In March Chicago-based Ocient raised $49.4 million in an extension of the company’s Series B financing.


Top Executive: CEO Vinoth Chandar

Onehouse develops the Universal Data Lakehouse, a fully managed cloud data lakehouse service that can ingest data from all of a customer’s data sources in minutes and supports all query engines.

The service is built on the Apachi Hudi open-source data management framework that brings database and data warehouse capabilities to data lakes.

Onehouse, headquartered in Menlo Park, calif., was founded in 2021 and emerged from stealth in 2022. The company raised $25 million in Series A funding in February 2023.


Top Executive: CEO Justin Borgman

Starburst has been getting a lot of attention with its full-featured data lakehouse analytics platform, based on the Trino SQL query engine, that provides the capabilities needed to discover, organize and analyze data without the need for time-consuming and costly data migrations.

The company’s system is offered in two editions: The self-managed Starburst Enterprise and the fully-managed cloud Starburst Galaxy.

Earlier this month Starburst launched its Galaxy “Icehouse” managed data lake system that incorporates the Apache Iceberg data table format for analytic datasets.

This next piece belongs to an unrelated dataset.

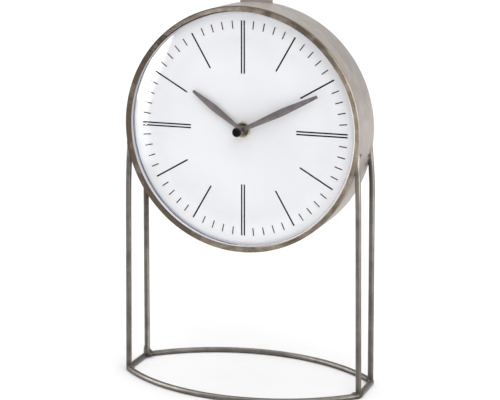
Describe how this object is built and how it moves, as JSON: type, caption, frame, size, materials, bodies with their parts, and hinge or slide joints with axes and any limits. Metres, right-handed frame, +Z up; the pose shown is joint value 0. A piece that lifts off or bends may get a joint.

Starburst said the Trino and Iceberg combination provides users with high performance and scalability without the high costs of a custom system.

In March Starburst expanded its executive ranks, hiring former Delphix, PagerDuty and Demandware executive Steven Chung as the company’s president, as well as hiring a new chief product officer and a new senior vice president of engineering. CEOand co-founder Justin Borgman told CRN that the management expansion is part of the groundwork for a possible IPO.


Top Executive: CEO Ami Gal

SQream’s big data platform makes it possible to query extremely large, complicated data sets using a GPU-based engine.

The SQream product portfolio includes the SQreamDB SQL database that can perform complex analytics on petabyte-scale data volumes, the SQream Blue SQL data lakehouse (currently in beta) for data migration and transformation, and the Panoply all-in-one data platform. (SQream acquired Panoply in 2021.)

SQream is headquartered in New York.


Top Executive: President and CEO Steve McMillan

Teradata could be considered the original big data company, founded in 1979 to develop a database specifically for large-scale data analytics. The company was originally a joint venture between California Institute of Technology researchers and Citibank’s advanced technology group, according to a company history.

Today the company offers VantageCloud, a complete multi-cloud analytics and data platform, and ClearScape Analytics, the in-database analytics component of the platform. The company also develops Teradata AI Unlimited, an on-demand AI/ML engine in the cloud.

In July 2023 Teradata acquired Stemma, which developed a cloud-native data catalog system that uses AI and ML to help users discover and use data and metadata more effectively.

San Diego-based Teradata reported revenue of $1.83 billion for all of 2023, up 2 percent from just under $1.80 billion in 2022.

Yellowbrick Data

Top Executive: CEO Neil Carson

The Yellowbrick Data Warehouse system is available for both on-premises and public cloud deployments, as well as a hybrid option. The system is designed to run complex queries at up to petabyte-scale with guaranteed sub-second response times and at lower costs.

At the heart of the system is the company’s massively parallel SQL relational database system that’s built on Kubernetes for elasticity and portability. Patented Direct Data Accelerator technology removes bottlenecks as data moves from storage to the CPU and across the network. The data warehouse runs in the cloud on Amazon Web Services and Microsoft Azure, or on premises on the company’s own Andromeda hardware (based on AMD EPYC CPUs).

Yellowbrick, headquartered in Mountain View, Calif., has recently expanded beyond analytics into supporting data-driven applications.